Whilst all service offers from OEMs have the same aim of retaining aftersales business in their authorised workshops, primarily those operated by dealers, there are some variations in the thinking that sit behind that.  If, like Genesis, you are launching a new premium brand against the established position of the German Big 3, Jaguar Land Rover and Volvo, then you need to differentiate your offer, and part of that is around customer service.  I have not seen details of the Genesis offer, but presume that as in the US, servicing will be done by Hyundai dealers and collect and deliver services will be used so that the Hyundai and Genesis customers don’t end up standing in the queue together at the service desk.  For other new entrant brands without the benefit of riding on the back of sister brands, early aftersales retention is also critical as there is no initial parc, and therefore zero aftersales contribution in the early days.

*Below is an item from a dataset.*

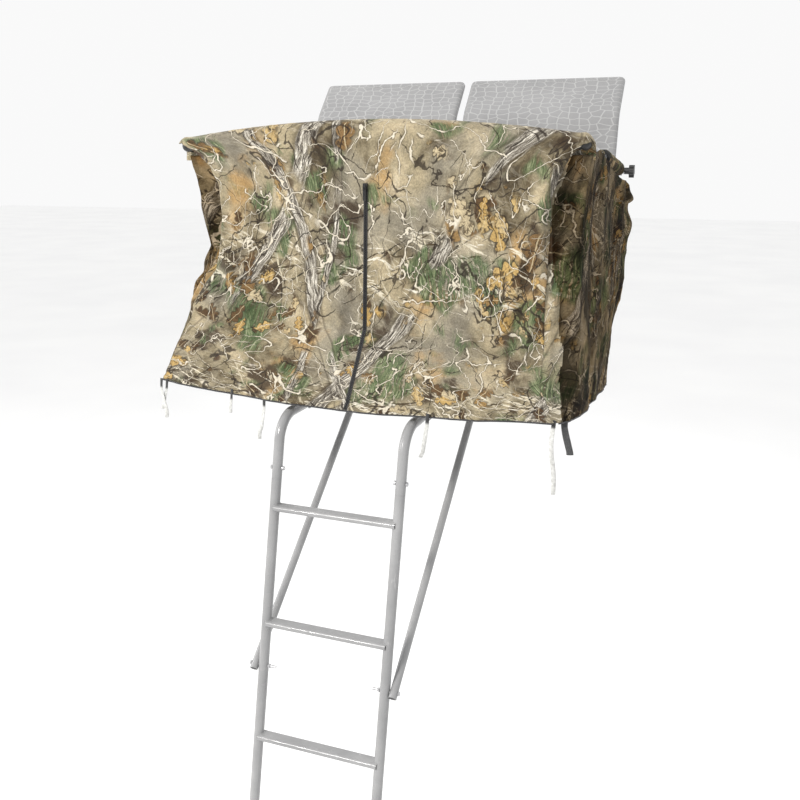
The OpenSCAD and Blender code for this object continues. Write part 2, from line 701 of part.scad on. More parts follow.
module zip_pull() color(black) translate(slider_at) rotate([-zip_tilt, 0, 0]) {
    translate([-3.6, -4.8, 1.5]) rotate([0, 90, 0]) cylinder(h = 7.2, d = 2.06);
    for (s = [-1, 1]) translate([s * 3.6 - 1, -6, -9]) cube([2, 2, 11.7]);
    translate([-5, -6, -40]) cube([10, 2, 31.01]);
}

hem_d = 6;
hem_z = rung_z + 321;
module hem_cord() color(black) {
    y = rung_y + 94;
    x = cloth_x - 4;
    bar([-x, y, hem_z], [x, y, hem_z], hem_d);
    for (side = [-1, 1]) translate([side * x, y, hem_z]) sphere(d = hem_d);
}

// Ties and strap: route points from the hem down, round numbers
function flat_ring(c, w, t) = [for (a = [0:45:315]) c + [w / 2 * cos(a), t / 2 * sin(a), 0]];

module ribbon(route, w, t) {
    n = len(route);
    points = [for (c = route) each flat_ring(c, w, t)];
    sides = [for (i = [0:n - 2]) for (k = [0:7])
        [8 * i + k, 8 * (i + 1) + k, 8 * (i + 1) + (k + 1) % 8, 8 * i + (k + 1) % 8]];
    top = [[for (k = [0:7]) k]];
    low = [[for (k = [7:-1:0]) 8 * (n - 1) + k]];
    polyhedron(points = points, faces = concat(sides, top, low));
}

tie_t = 2;
tie_left_a_route = [[-648, -1416, -282], [-648, -1418, -300], [-645, -1419, -320],
    [-640, -1420, -340], [-635, -1420, -360], [-632, -1420, -380], [-634, -1420, -398]];
tie_left_b_route = [[-630, -1412, -284], [-632, -1413, -302], [-637, -1414, -320],
    [-642, -1414, -338], [-646, -1414, -354], [-650, -1414, -372]];
tie_left_c_route = [[-390, -1412, -296], [-391, -1413, -312], [-393, -1414, -328],
    [-395, -1414, -344], [-396, -1414, -360]];
tie_left_d_route = [[-275, -1412, -312], [-276, -1413, -334], [-279, -1414, -356],
    [-283, -1415, -378], [-287, -1415, -398], [-294, -1415, -416], [-296, -1415, -436]];
tie_right_a_route = [[262, -1412, -312], [261, -1413, -334], [258, -1414, -356],
    [255, -1415, -378], [252, -1415, -398], [249, -1415, -416], [242, -1415, -434]];
tie_right_b_route = [[630, -1412, -294], [628, -1413, -318], [626, -1414, -343],
    [627, -1415, -368], [630, -1415, -393], [634, -1415, -418], [637, -1415, -443],
    [638, -1415, -468], [638, -1415, -498]];
strap_route = [[656, -1388, -302], [657, -1378, -320], [658, -1364, -338], [659, -1350, -354],
    [660, -1336, -370], [661, -1322, -386], [662, -1308, -402], [662, -1300, -414]];

module tie_left_a() color("White") ribbon(tie_left_a_route, 12, tie_t);
module tie_left_b() color("White") ribbon(tie_left_b_route, 12, tie_t);
module tie_left_c() color("White") ribbon(tie_left_c_route, 10, tie_t);
module tie_left_d() color("White") ribbon(tie_left_d_route, 12, tie_t);
module tie_right_a() color("White") ribbon(tie_right_a_route, 12, tie_t);
module tie_right_b() color("White") ribbon(tie_right_b_route, 13, tie_t);
module strap_right() color("Black") ribbon(strap_route, 20, 3);

ladder_upper_rails();
ladder_upper_rungs();
ladder_lower_rails();
ladder_lower_rungs();
ladder_spigots();
ladder_joint_bolts();
ladder_feet();
ladder_stubs();
stub_saddles();
stub_bolts();
brace_left();
brace_right();
brace_bolts();
brace_nuts();
platform_frame();
deck_grate();
back_hoop_left();
back_hoop_right();
hoop_sockets();
hoop_bolts();
back_sleeve_left();
back_sleeve_right();
seat_rear_bar();
seat_bar_brackets();
seat_front_stand();
stand_feet();
stand_screws();
seat_frame_left();
seat_frame_right();
seat_sling_left();
seat_sling_right();
tree_cross_bar();
tree_arms();
tree_cradle();
cradle_bolts();
rail_crossbar();
rail_arms();
rail_corner_fittings();
corner_screws();
rail_pad();
arm_pad_left();
arm_pad_right();
pivot_bolts();
pivot_washers();
knob_left();
knob_right();
blind_front();
blind_side_left();
blind_side_right();
zip_tape();
zip_slider();
zip_pull();
hem_cord();
tie_left_a();
tie_left_b();
tie_left_c();
tie_left_d();
tie_right_a();
tie_right_b();
strap_right();
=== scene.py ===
"""Looks of the two-seat ladder tree stand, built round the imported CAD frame. Metres, frame axes:
+Z up, the ladder on the -Y side, the trunk on the +Y side, origin on the trunk's face."""
import json
import math

import bmesh
import bpy
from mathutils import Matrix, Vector, noise


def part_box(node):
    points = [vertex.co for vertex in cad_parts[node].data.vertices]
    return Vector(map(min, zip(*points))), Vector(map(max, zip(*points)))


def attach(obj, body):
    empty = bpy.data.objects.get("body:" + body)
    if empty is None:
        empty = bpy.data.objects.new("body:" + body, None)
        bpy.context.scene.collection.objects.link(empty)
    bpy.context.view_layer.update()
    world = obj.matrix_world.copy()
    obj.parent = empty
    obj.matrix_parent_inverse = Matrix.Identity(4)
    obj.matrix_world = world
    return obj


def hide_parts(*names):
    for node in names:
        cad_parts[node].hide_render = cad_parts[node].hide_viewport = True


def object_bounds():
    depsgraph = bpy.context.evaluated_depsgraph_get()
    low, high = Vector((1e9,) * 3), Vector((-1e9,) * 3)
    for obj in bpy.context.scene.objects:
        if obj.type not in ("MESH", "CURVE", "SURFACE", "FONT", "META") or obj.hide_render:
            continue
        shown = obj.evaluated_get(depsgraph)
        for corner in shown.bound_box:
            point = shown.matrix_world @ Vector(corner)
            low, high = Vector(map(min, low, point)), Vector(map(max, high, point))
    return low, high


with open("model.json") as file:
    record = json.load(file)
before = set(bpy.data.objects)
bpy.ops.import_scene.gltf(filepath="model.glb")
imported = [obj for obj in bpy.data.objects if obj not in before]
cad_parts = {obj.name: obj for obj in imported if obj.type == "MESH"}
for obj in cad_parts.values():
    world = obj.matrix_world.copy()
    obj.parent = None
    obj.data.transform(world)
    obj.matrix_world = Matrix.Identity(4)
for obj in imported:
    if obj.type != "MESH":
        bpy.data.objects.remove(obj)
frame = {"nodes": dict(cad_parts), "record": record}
cad_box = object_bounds()
GROUND = cad_box[0][2]
PIVOT = next(Vector(j["pos_m"]) for j in frame["record"]["behaviour"]["joints"] if j["name"] == "rail_lift")


# ---------------------------------------------------------------- small helpers
def mix(a, b, share):
    return a + (b - a) * share


def clamp(value, low=0.0, high=1.0):
    return max(low, min(high, value))


def smooth(value, low, high):
    """0 below low, 1 above high, and an S-curve between them; low may be the larger."""
    t = clamp((value - low) / (high - low))
    return t * t * (3 - 2 * t)


def hump(value, middle, width):
    """1 at middle, falling to nothing within a few widths."""
    return math.exp(-((value - middle) / width) ** 2)


def along(stops, value):
    """The value of a smooth curve through stops, a list of (place, height), at value."""
    if value <= stops[0][0]:
        return stops[0][1]
    for (x0, y0), (x1, y1) in zip(stops, stops[1:]):
        if value <= x1:
            return mix(y0, y1, smooth(value, x0, x1) * 0.5 + clamp((value - x0) / (x1 - x0)) * 0.5)
    return stops[-1][1]


def new_object(name, mesh, material, body):
    piece = bpy.data.objects.new(name, mesh)
    bpy.context.scene.collection.objects.link(piece)
    mesh.materials.append(material)
    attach(piece, body)
    return piece


def mesh_of(name, points, faces, uvs=None, even=True):
    mesh = bpy.data.meshes.new(name)
    mesh.from_pydata([tuple(p) for p in points], [], faces)
    if uvs:
        layer = mesh.uv_layers.new(name="UVMap")
        for loop in mesh.loops:
            layer.data[loop.index].uv = uvs[loop.vertex_index]
    mesh.polygons.foreach_set("use_smooth", [even] * len(mesh.polygons))
    mesh.update()
    return mesh


def grid_mesh(name, columns, rows, place, cloth):
    """A sheet of columns by rows quads. place(a, b) gives a point for a and b from 0 to 1, and
    cloth(a, b) gives where it lies on the flat cloth."""
    shares = [(i / columns, j / rows) for j in range(rows + 1) for i in range(columns + 1)]
    faces = []
    for j in range(rows):
        for i in range(columns):
            k = j * (columns + 1) + i
            faces.append((k, k + 1, k + columns + 2, k + columns + 1))
    return mesh_of(name, [place(a, b) for a, b in shares], faces, [cloth(a, b) for a, b in shares])


def ring_faces(rings, sides, first=0, closed=False):
    """Quads between rings of sides points, from point first on; closed joins the last ring to the first."""
    faces = []
    for j in range(rings if closed else rings - 1):
        low, high = first + j * sides, first + (j + 1) % rings * sides
        for i in range(sides):
            k = (i + 1) % sides
            faces.append((low + i, low + k, high + k, high + i))
    return faces


def ring_points(centre, radius, side, up, sides):
    """Points of a circle in the plane of side and up."""
    turns = [2 * math.pi * i / sides for i in range(sides)]
    return [centre + radius * (math.cos(turn) * side + math.sin(turn) * up) for turn in turns]


def end_faces(rings, sides):
    """The two flat ends of a row of rings."""
    return [tuple(range(sides - 1, -1, -1)), tuple(range((rings - 1) * sides, rings * sides))]


def thicken(piece, thickness, offset=0.0):
    solid = piece.modifiers.new("thickness", "SOLIDIFY")
    solid.thickness = thickness
    solid.offset = offset
    solid.use_even_offset = False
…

In the case of BEVs, other factors come into play.  The work content in aftersales is in truth much lower than for combustion cars, although manufacturers have generally tried to hold to the common annual service interval, even though this is mainly about checks rather than oil changes and timing belts.  Including service as Polestar are doing makes it easier for this ‘annual service’ mentality mindset to be extended into the BEV era, maintaining customer contact and the aftersales revenue stream.  Although in ICDP modelling, we continue to assume this behaviour and a higher loyalty to the franchised sector because of perceived complexity and specialisation needs, there is a risk that BEV customers will have a ‘shaver’ moment and decide that if they don’t have their electric shaver checked regularly, why do they need to have their electric car checked?  Newcomers like Tesla and Aiways who do not follow the established players in this respect will serve as a pointer to the more flexible approach.

In the case of used cars, like the Renault and VW examples, this is about protecting the dealer aftersales business at a time of structural market decline, and trying to retain cars longer in the dealer network.  As manufacturers recognise the improving reliability and reduced work content in their newer models, they are able to make even more attractive service and warranty offers, and when work is required that is not included, such as brakes or tyres, the car will be in a dealer workshop rather than at an independent.  For dealers, this additional work is key to profitability as manufacturer service plans usually have lower margins on them than customer-paid work.  Some dealers also dislike the fact that manufacturers become responsible for an even larger part of their total business, compounding the concerns that some already have about the prospects of agency being applied to the new car business.

Taken together, the trend however is clear.  Whatever the motivation, inclusive service or service plans promoted at extremely attractive rates are going to increase, reducing revenue, margin and freedom of action for franchised dealers.  It will not stop the advance of the independents, but it will increase the intensity of competition around those cars that are of interest to both authorised and independent repairers.  Aftersales managed by third parties rather than the driver of the car will continue to accelerate, and repairers and parts distributors will need to adapt and respond.